• [OBJECTIVE]: Write out exactly the lines below that run from the one containing "screw = turned_blank()" through the one containing "for node in", both included, with no other lines.

• [TASK MATERIAL]:
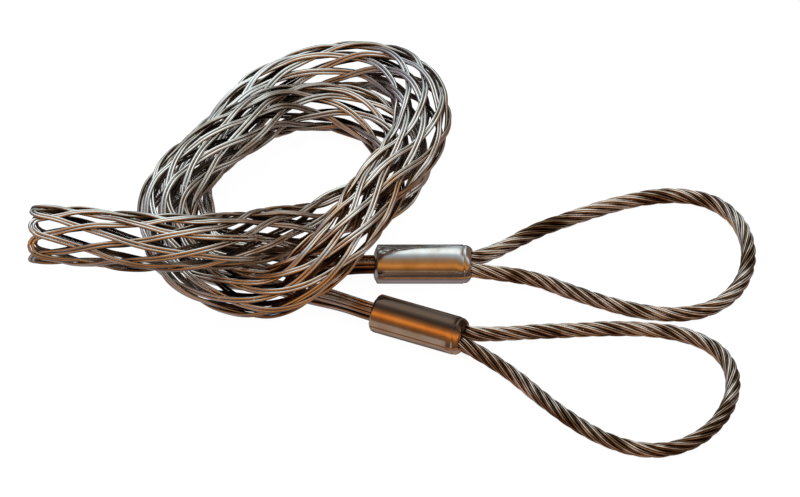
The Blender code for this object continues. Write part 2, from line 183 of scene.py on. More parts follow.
def smooth_rows(rows, samples, soften):
    """A Hermite curve through the rows, whose slopes are the central differences, in equal steps of
    length, with its bends evened out by averaging twice over the softening length."""
    rows = np.asarray(rows, float)
    steps = np.sqrt(np.linalg.norm(np.diff(rows[:, :3], axis=0), axis=1))
    knots = np.concatenate(([0.0], np.cumsum(steps)))
    slopes = np.gradient(rows, knots, axis=0)
    at = np.linspace(0.0, knots[-1], samples)
    span = np.clip(np.searchsorted(knots, at, side="right") - 1, 0, len(rows) - 2)
    width = (knots[span + 1] - knots[span])[:, None]
    t = (at[:, None] - knots[span][:, None]) / width
    fine = (
        (2 * t**3 - 3 * t**2 + 1) * rows[span]
        + (t**3 - 2 * t**2 + t) * width * slopes[span]
        + (3 * t**2 - 2 * t**3) * rows[span + 1]
        + (t**3 - t**2) * width * slopes[span + 1]
    )
    fine, length = even_rows(fine, samples)
    half = int(soften / length * samples / 2)
    for _ in range(2 if half else 0):
        before = 2 * fine[0] - fine[half:0:-1]
        after = 2 * fine[-1] - fine[-2 : -half - 2 : -1]
        padded = np.vstack([before, fine, after])
        totals = np.cumsum(np.vstack([0 * fine[:1], padded]), axis=0)
        fine = (totals[2 * half + 1 :] - totals[: -2 * half - 1]) / (2 * half + 1)
    return even_rows(fine, samples)


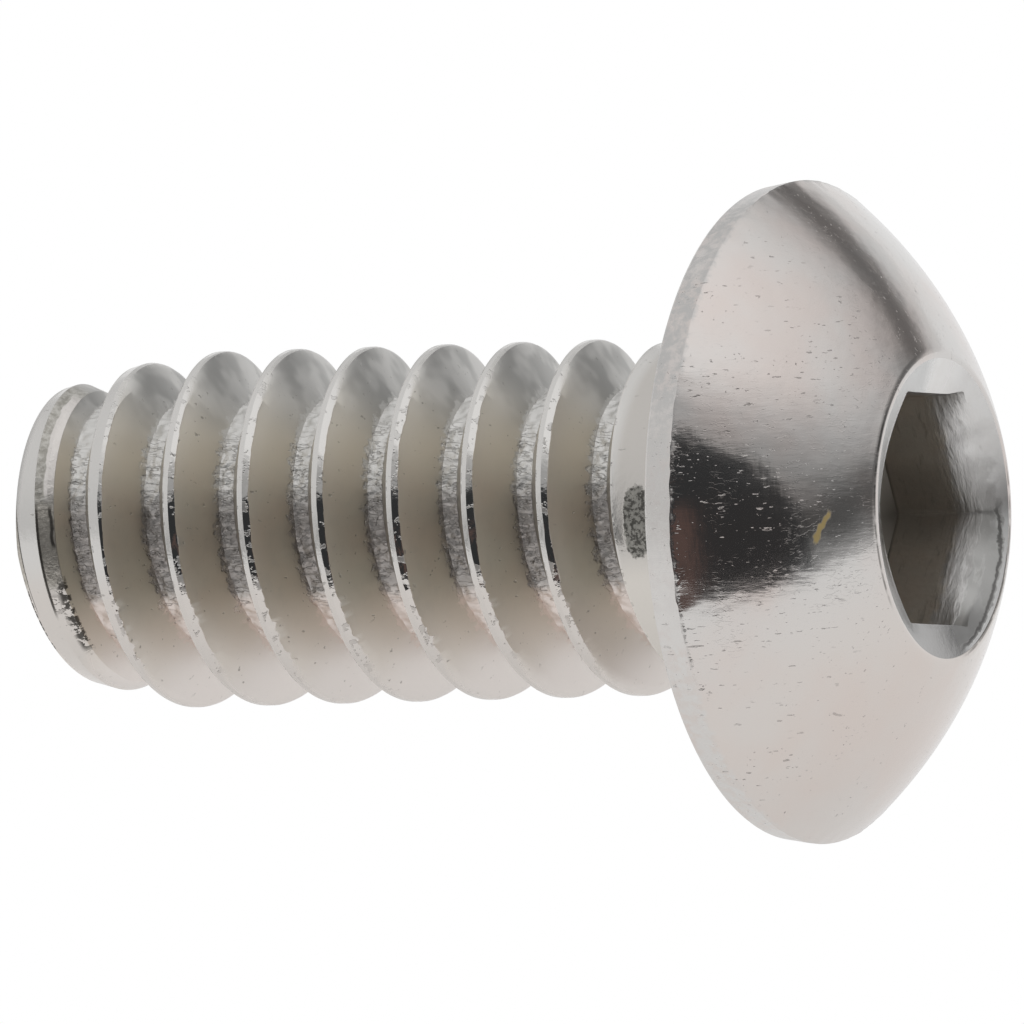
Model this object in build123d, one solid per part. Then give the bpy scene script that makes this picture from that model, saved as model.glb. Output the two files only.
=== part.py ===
from build123d import *
import math
import os

# A button head screw with a hexagon socket: one cold-headed piece with a rolled right-hand thread.
# Millimetres. It is drawn upright first: z is the distance along the axis from the bearing face,
# positive into the head and negative down the shank, and turns are counted right-handed from +X.
# Then it is laid down as it comes to rest, on the edge of its head and on one crest near the point.

# --- hexagon socket -----------------------------------------------------------------------------
socket_af = 2.19          # across the flats
socket_depth = 1.10       # from the flat on top to the end of the hexagon's walls
mouth_margin = 0.165      # the countersink reaches this far outside the hexagon's corners
mouth_angle = 138.0       # included angle of the countersink, degrees
floor_angle = 120.0       # included angle of the drill point at the bottom, degrees
socket_turn = -2.5        # one corner of the hexagon, degrees round from +X

# --- head ---------------------------------------------------------------------------------------
head_d = 6.30             # over the widest edge of the rim
head_h = 1.64             # bearing face to the flat on top
rim_h = 0.27              # height of the band between the bearing face and the dome
rim_taper = 0.05          # the band leans in by this much at the bearing face
dome_r = 4.73             # radius of the arc that makes the dome
land_width = 0.04         # flat ring left between the dome and the countersink
neck_fillet = 0.12        # between the bearing face and the shank

# --- thread -------------------------------------------------------------------------------------
threads_per_inch = 32
major_d = 3.40
shank_length = 7.70       # bearing face to the end of the shank
crest_flat = 0.088        # width of the crest along the axis
root_flat = 0.157         # width of the root along the axis
flank_angle = 30.0        # each flank from square to the axis, degrees
crest_z = -1.00           # where the last whole crest passes the +X side
neck_h = 0.57             # plain neck under the bearing face
run_out_turns = 0.66      # the groove fades into the neck over this part of a turn
cutter_clear = 0.03       # how far the groove's cutter stands out of the thread

# --- point of the shank -------------------------------------------------------------------------
end_d = 1.86              # flat end of the shank
edge_d = 2.82             # edge between the end chamfer and the taper
edge_h = 0.155            # height of the end chamfer
taper_h = 1.30            # from the end of the shank to the full thread

# --- how it lies --------------------------------------------------------------------------------
roll = 22.0               # how far the +X side has rolled up from level, degrees

inch = 25.4
pitch = inch / threads_per_inch
major_r = major_d / 2
bearing_r = head_d / 2 - rim_taper
socket_corners = socket_af / math.cos(math.radians(30))
mouth_r = socket_corners / 2 + mouth_margin
land_r = mouth_r + land_width
flank_slope = math.tan(math.radians(flank_angle))
thread_depth = (pitch - crest_flat - root_flat) / 2 / flank_slope
root_r = major_r - thread_depth
tip_z = -shank_length
full_end_z = -neck_h - run_out_turns * pitch


def turned_blank():
    """Half the section turned about the axis: point, taper, shank, neck, rim, dome and flat top."""
    with BuildPart() as made:
        with BuildSketch(Plane.XZ):
            with BuildLine():
                shank = Polyline(
                    (0, tip_z),
                    (end_d / 2, tip_z),
                    (edge_d / 2, tip_z + edge_h),
                    (major_r, tip_z + taper_h),
                    (major_r, -neck_fillet),
                )
                neck = RadiusArc(shank @ 1, (major_r + neck_fillet, 0), neck_fillet)
                under = Polyline(neck @ 1, (bearing_r, 0), (head_d / 2, rim_h))
                dome = RadiusArc(under @ 1, (land_r, head_h), -dome_r)
                Polyline(dome @ 1, (0, head_h), (0, tip_z))
            make_face()
        revolve(axis=Axis.Z)
    return made.part


def groove_section(turn, z, lift):
    """The cutter's trapezium at that turn from +X, centred at z and lifted off the root by lift."""
    root_half = root_flat / 2
    outer_half = root_half + (thread_depth + cutter_clear) * flank_slope
    inner_r = root_r + lift
    outer_r = major_r + cutter_clear + lift
    corners = [
        (inner_r, -root_half),
        (outer_r, -outer_half),
        (outer_r, outer_half),
        (inner_r, root_half),
    ]
    at_height = Plane(origin=(0, 0, z), x_dir=(1, 0, 0), z_dir=(0, -1, 0))
    return (at_height * Polygon(*corners, align=None)).rotate(Axis.Z, 360 * turn)


def helical_cut(start_turn, start_z, turns, end_lift):
    """A stretch of the groove's cutter that begins at full depth and ends lifted by end_lift."""
    rise = turns * pitch
    path = Helix(pitch, rise, major_r, center=(0, 0, start_z)).rotate(Axis.Z, 360 * start_turn)
    first = groove_section(start_turn, start_z, 0)
    if end_lift == 0:
        return sweep(first, path=path, is_frenet=True)
    last = groove_section(start_turn + turns, start_z + rise, end_lift)
    return sweep([first, last], path=path, multisection=True, is_frenet=True)


def thread_groove():
    """The whole groove, from past the end of the shank to where it fades into the neck."""
    end_turn = (full_end_z - crest_z - pitch / 2) / pitch
    whole_turns = math.ceil((shank_length + full_end_z) / pitch) + 1
    whole = helical_cut(end_turn, full_end_z - whole_turns * pitch, whole_turns, 0)
    run_out = helical_cut(end_turn, full_end_z, run_out_turns, thread_depth)
    return [whole, run_out]


def socket():
    """The hexagon with its countersunk mouth and the drill point at its bottom."""
    mouth_h = mouth_r / math.tan(math.radians(mouth_angle / 2))
    floor_r = socket_af / 2
    floor_h = floor_r / math.tan(math.radians(floor_angle / 2))
    floor_z = head_h - socket_depth
    hexagon = RegularPolygon(socket_corners / 2, 6, rotation=socket_turn)
    walls = extrude(Plane.XY.offset(floor_z) * hexagon, socket_depth)
    mouth = Plane.XY.offset(head_h - mouth_h / 2) * Cone(0, mouth_r, mouth_h)
    floor = Plane.XY.offset(floor_z - floor_h / 2) * Cone(0, floor_r, floor_h)
    return walls + mouth + floor


def crest_r(z):
    """Radius of a crest at that height: the taper at the point trims it."""
    taper = (major_r - edge_d / 2) / (taper_h - edge_h)
    return min(major_r, edge_d / 2 + (z - tip_z - edge_h) * taper)


def rest_tilt():
    """The tilt at which the first crest on the underside meets the floor, with the head on its edge."""
    underside_turn = (90 + roll) / 360
    crests = int(shank_length / pitch)
    middles = [crest_z + (underside_turn - n) * pitch for n in range(crests + 1)]
    edges = [z + side * crest_flat / 2 for z in middles for side in (-1, 1)]
    on_shank = [z for z in edges if tip_z + edge_h < z < -neck_h]
    return min(math.degrees(math.atan2(bearing_r - crest_r(z), -z)) for z in on_shank)


def laid_down(upright):
    """Turned so that the axis rises towards +X, and moved so that its box stands on the origin."""
    tilt = math.radians(rest_tilt())
    rolled = math.radians(roll)
    axis = Vector(math.cos(tilt), 0, math.sin(tilt))
    upward = Vector(-math.sin(tilt), 0, math.cos(tilt))
    counted_from = Vector(0, -math.cos(rolled), 0) + upward * math.sin(rolled)
    lying = Plane(origin=(0, 0, 0), x_dir=counted_from, z_dir=axis).location * upright
    box = lying.bounding_box()
    return Pos(-box.center().X, -box.center().Y, -box.min.Z) * lying


screw = turned_blank() - socket() - thread_groove()
os.makedirs("parts", exist_ok=True)
export_step(laid_down(screw), "parts/screw.step")
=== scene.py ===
import bpy
import math
from contextlib import contextmanager
from mathutils import Matrix, Vector, noise


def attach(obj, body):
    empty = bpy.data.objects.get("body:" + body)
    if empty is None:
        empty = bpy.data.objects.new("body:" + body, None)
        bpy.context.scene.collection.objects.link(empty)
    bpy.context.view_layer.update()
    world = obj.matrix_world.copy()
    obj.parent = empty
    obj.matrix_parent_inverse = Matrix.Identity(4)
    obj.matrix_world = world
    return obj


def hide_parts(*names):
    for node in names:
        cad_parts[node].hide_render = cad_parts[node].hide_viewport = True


# A button head screw lying on a white table, on the edge of its head and on one crest near its point.
# It is modelled upright in millimetres: z is the distance along the axis from the bearing face, positive into
# the head, and turns are counted right-handed from +X. Then it is laid down as the frame says, in metres.

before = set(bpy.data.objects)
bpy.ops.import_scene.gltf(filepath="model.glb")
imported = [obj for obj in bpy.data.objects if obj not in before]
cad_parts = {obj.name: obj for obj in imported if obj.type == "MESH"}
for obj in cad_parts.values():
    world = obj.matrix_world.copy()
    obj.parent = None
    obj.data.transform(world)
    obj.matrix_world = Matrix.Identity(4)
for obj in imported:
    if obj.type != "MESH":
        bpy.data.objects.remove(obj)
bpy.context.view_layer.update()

# --- hexagon socket -----------------------------------------
socket_af = 2.19          # across the flats
socket_depth = 1.10       # from the flat on top to the end of the hexagon's walls
socket_round = 0.05       # radius in the hexagon's corners
mouth_margin = 0.165      # the countersink reaches this far outside the hexagon's corners
mouth_angle = 138.0       # included angle of the countersink, degrees
floor_angle = 120.0       # included angle of the drill point at the bottom, degrees
socket_turn = -2.5        # one corner of the hexagon, degrees round from +X

# --- head ---------------------------------------------------
head_d = 6.30             # over the widest edge of the rim
head_h = 1.64             # bearing face to the flat on top
rim_h = 0.29              # height of the band between the bearing face and the dome
rim_taper = 0.05          # the band leans in by this much at the bearing face
dome_r = 4.73             # radius of the arc that makes the dome
land_width = 0.04         # flat ring left between the dome and the countersink
neck_fillet = 0.12        # between the bearing face and the neck
rim_round = 0.03          # how far the rim's two edges are worn round
head_seat = -0.025        # the head sits this much further down the shank

# --- thread -------------------------------------------------
threads_per_inch = 32
major_d = 3.40
neck_d = 3.22             # the neck under the head is a little thinner than the full crests
shank_length = 7.70       # bearing face to the end of the shank
crest_flat = 0.088        # width of the crest along the axis
root_flat = 0.157         # width of the root along the axis
flank_angle = 30.0        # each flank from square to the axis, degrees
crest_z = -1.00           # where the last whole crest passes the +X side
neck_h = 0.57             # bearing face to where the groove has faded away
neck_crest_h = 1.02       # bearing face to where the crests begin to rise above the neck
full_crest_h = 1.55       # bearing face to the first crest of full height
run_out_turns = 0.66      # the groove fades into the neck over this part of a turn
shoulder = 0.034          # how far the crest's shoulder drops on its head side
shoulder_slope = 0.62     # drop of that shoulder over its width

# --- point of the shank -------------------------------------
end_d = 1.86              # flat end of the shank
edge_d = 2.82             # edge between the end chamfer and the taper
edge_h = 0.155            # height of the end chamfer
taper_h = 1.30            # from the end of the shank to the full thread
end_slant = 0.035         # the sheared end leans by this much at its edge
first_shoulder = 0.100    # the first crest's shoulder drops by this much

# --- wear of the thread, heights from the end of the shank --
first_crest_h = (0.45, 0.85)            # the first crest gives way to the others between these
second_crest_h = (1.0, 1.2, 1.75, 1.95)    # the second crest, whose shoulder drops half as far
skinless_h = (0.15, 0.30)               # the torn skin fades away between these, towards the end
unchipped_h = (0.20, 0.30)              # and the chips between these
lap = (-0.22, -0.18, -0.043, -0.034)    # turns between which the first crest's edge is folded over
lip_out = 0.010           # the folded edge stands out by this much
seam_in = 0.014           # the seam beside it lies in by this much
chipped = (0.03, 0.08, 0.33, 0.42)      # turns between which the crests are chipped most
sharp_side = (0.42, 0.75)               # cosine of the turn: the crests' edges are rubbed round below the
                                        # first and kept sharp above the second, which is along the +X side
chip_all = 0.005          # how deep the chips are elsewhere
chip_more = 0.030         # how much deeper they are there
skin_depth = 0.016        # the torn skin in the roots stands in or out by about this much

# --- wear of the head ---------------------------------------
rim_wave = 0.011          # the rim's upper edge wanders by this much
rim_wave_front = 0.012    # and by this much more on its front
front_angle = 0.12        # the middle of that front, radians round from +X
front_half = (0.25, 0.40) # it is whole within the first and ends at the second, radians from its middle
drag_reach = 0.47         # the far wall of the socket is dragged over down to this depth
drag_bend = 1.9           # how sharply it bends over
drag_half = (38, 72)      # whole within the first and ended at the second, degrees from its middle
ring_depth = 0.0025       # the torn ring below it stands in or out by this much

# --- how it lies --------------------------------------------
tilt = 12.427             # the axis rises this much towards +X, degrees
roll = 22.0               # how far the screw's own +X side has rolled up from level, degrees
bearing_at = Vector((2.90097, 0.0, 3.02759))    # the middle of the bearing face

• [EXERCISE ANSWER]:
screw = turned_blank() - socket() - thread_groove()
os.makedirs("parts", exist_ok=True)
export_step(laid_down(screw), "parts/screw.step")
=== scene.py ===
import bpy
import math
from contextlib import contextmanager
from mathutils import Matrix, Vector, noise


def attach(obj, body):
    empty = bpy.data.objects.get("body:" + body)
    if empty is None:
        empty = bpy.data.objects.new("body:" + body, None)
        bpy.context.scene.collection.objects.link(empty)
    bpy.context.view_layer.update()
    world = obj.matrix_world.copy()
    obj.parent = empty
    obj.matrix_parent_inverse = Matrix.Identity(4)
    obj.matrix_world = world
    return obj


def hide_parts(*names):
    for node in names:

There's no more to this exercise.